We are now to that point with A.I systems. We have separate systems and datasets across a multitude of hosting platforms, numerous implementations, and various APIs. These systems are developed and cultivated by individuals and organizations based on their defined use cases. Many of which overlap, and knowledge sharing, resource sharing and cost saving opportunities exist. Unfortunately, many organizations implement their own versions of the same ML, or A.I systems. Incurring internal research and IT implementation cost. There are many driving factors for a costly inhouse implementation over utilizing a publicly available A.I. Some of the most apparent are Sensitivity of the data, reliability of the A.I., Security (eq., has malicious bad actor poisoned the A.I), Configurability & interoperability (A.I system is not adaptable to needs of the system) , Interpretability (understanding how it works , to explain to the stakeholders how they made a decision).

We also have many systems and datasets today that would benefit from A.I. Legacy Systems that would see the almost instant benefit from even some of the most basic ML libraries available today.

We need an Artificial Abstraction Layer (A.A.L) A system that would allow for the access and sharing of A.I resources. Algorithm compute services, datasets, pre-trained A.I services accessible through a secure standards approach that would provide for Availability, Reliability, Predictability, Interpretability, Interoperability, and Trustworthiness.

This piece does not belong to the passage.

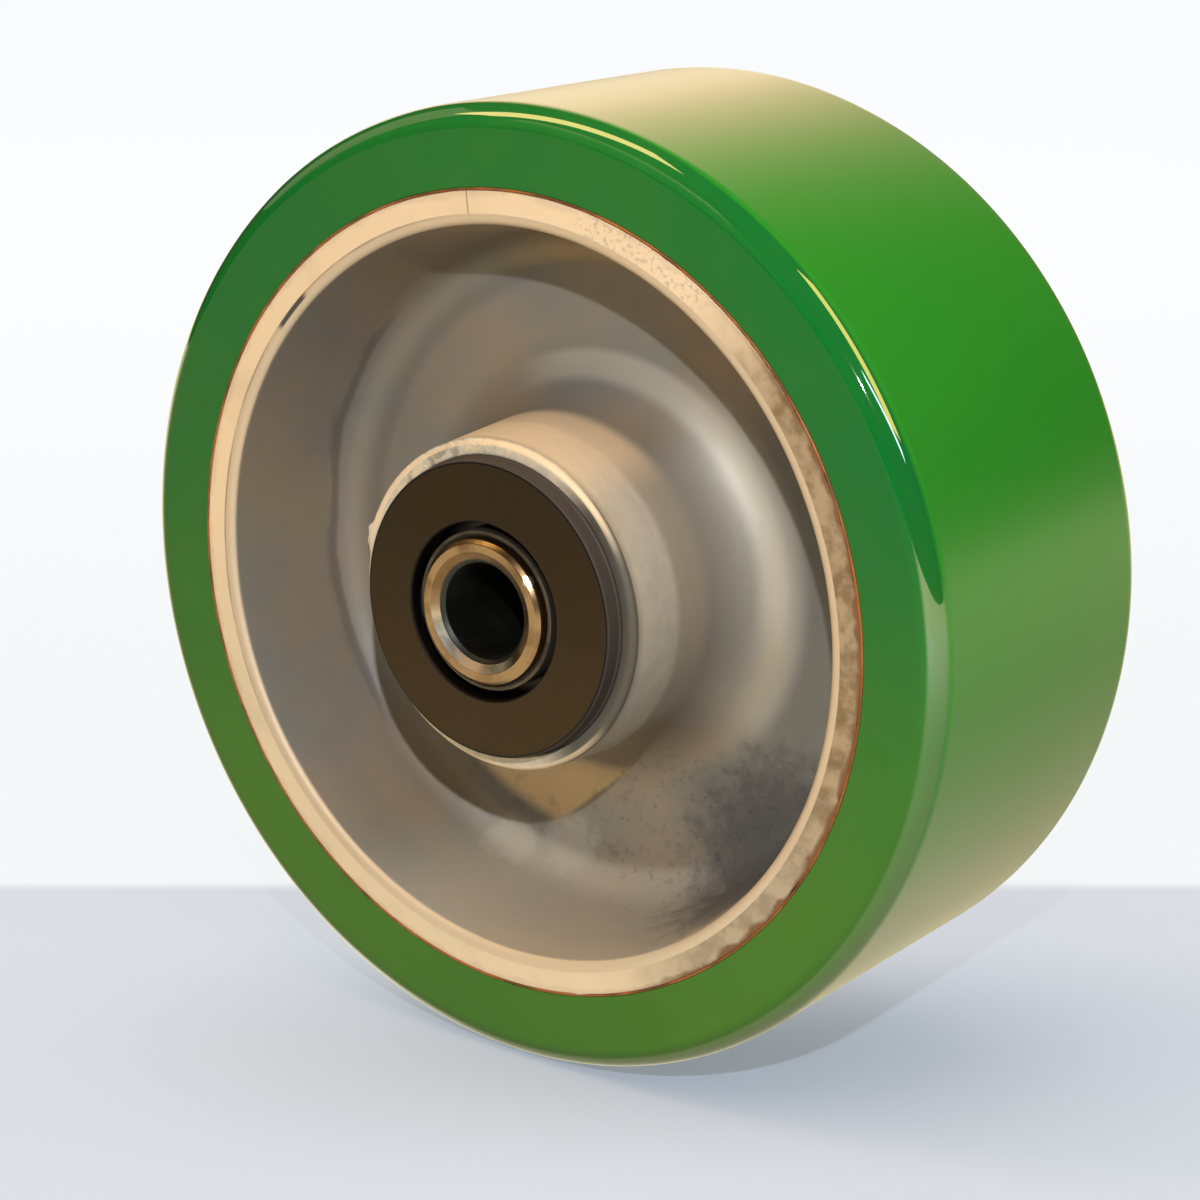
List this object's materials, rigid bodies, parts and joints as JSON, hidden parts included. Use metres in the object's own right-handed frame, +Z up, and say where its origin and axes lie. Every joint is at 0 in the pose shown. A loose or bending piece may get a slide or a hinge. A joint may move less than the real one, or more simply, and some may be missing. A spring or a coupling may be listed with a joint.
{
  "type": "polyurethane wheel",
  "caption": "Heavy castor wheel with a moulded green polyurethane tread on a dished cast aluminium hub, running on sealed ball bearings round an axle sleeve.",
  "frame": {"origin": "centre of the wheel, in the middle of the axle sleeve's bore", "axes": "+Y along the axle, from the front side towards the rear side; +Z up with the wheel upright, +X to the right seen from the front"},
  "size_m": [0.2, 0.1, 0.2],
  "materials": {
    "polyurethane": "satin",
    "bonding_agent": "satin",
    "cast_aluminium": "satin",
    "cover_plastic": "satin",
    "sleeve_steel": "satin",
    "collar_steel": "satin",
    "bearing_steel": "polished",
    "cage_steel": "satin",
    "seal_rubber": "matte"
  },
  "bodies": {
    "axle_set": {"axle_sleeve": "sleeve_steel", "spacer_tube": "collar_steel", "front_inner_ring": "bearing_steel", "front_end_collar": "collar_steel", "rear_inner_ring": "bearing_steel", "rear_end_collar": "collar_steel"},
    "wheel": {"tread": "polyurethane", "bond_coat": "bonding_agent", "hub_casting": "cast_aluminium", "front_outer_ring": "bearing_steel", "front_outer_seal": "seal_rubber", "front_inner_seal": "seal_rubber", "front_dust_cover": "cover_plastic", "rear_outer_ring": "bearing_steel", "rear_outer_seal": "seal_rubber", "rear_inner_seal": "seal_rubber", "rear_dust_cover": "cover_plastic"},
    "front_ball_set": {"front_cage_outer_half": "cage_steel", "front_cage_inner_half": "cage_steel", "front_cage_rivets": "cage_steel", "front_ball_1": "bearing_steel", "front_ball_2": "bearing_steel", "front_ball_3": "bearing_steel", "front_ball_4": "bearing_steel", "front_ball_5": "bearing_steel", "front_ball_6": "bearing_steel", "front_ball_7": "bearing_steel", "front_ball_8": "bearing_steel", "front_ball_9": "bearing_steel"},
    "rear_ball_set": {"rear_cage_outer_half": "cage_steel", "rear_cage_inner_half": "cage_steel", "rear_cage_rivets": "cage_steel", "rear_ball_1": "bearing_steel", "rear_ball_2": "bearing_steel", "rear_ball_3": "bearing_steel", "rear_ball_4": "bearing_steel", "rear_ball_5": "bearing_steel", "rear_ball_6": "bearing_steel", "rear_ball_7": "bearing_steel", "rear_ball_8": "bearing_steel", "rear_ball_9": "bearing_steel"}
  },
  "joints": [
    {"name": "wheel_spin", "type": "hinge", "parent": "axle_set", "child": "wheel", "pos_m": [0, 0, 0], "axis": [0, 1, 0], "continuous": true},
    {"name": "front_ball_orbit", "type": "hinge", "parent": "axle_set", "child": "front_ball_set", "pos_m": [0, -0.0335, 0], "axis": [0, 1, 0], "continuous": true},
    {"name": "rear_ball_orbit", "type": "hinge", "parent": "axle_set", "child": "rear_ball_set", "pos_m": [0, 0.0335, 0], "axis": [0, 1, 0], "continuous": true}
  ],
  "couplings": [
    {"joint": "front_ball_orbit", "follows": "wheel_spin", "ratio": 0.60353},
    {"joint": "rear_ball_orbit", "follows": "wheel_spin", "ratio": 0.60353}
  ]
}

Such a platform could be the springboard for new revolutionary steps in A.I allowing for growth and adoption not just in research but in practical applications.

At Lavaca Scientific we believe the first step in achieving such a system is establishing trust. Understating users and A.I. services and their level of trustworthiness. We are working to develop a distributed identity model utilizing A.I to learn and develop policy that governs and guides how AI system and user interact.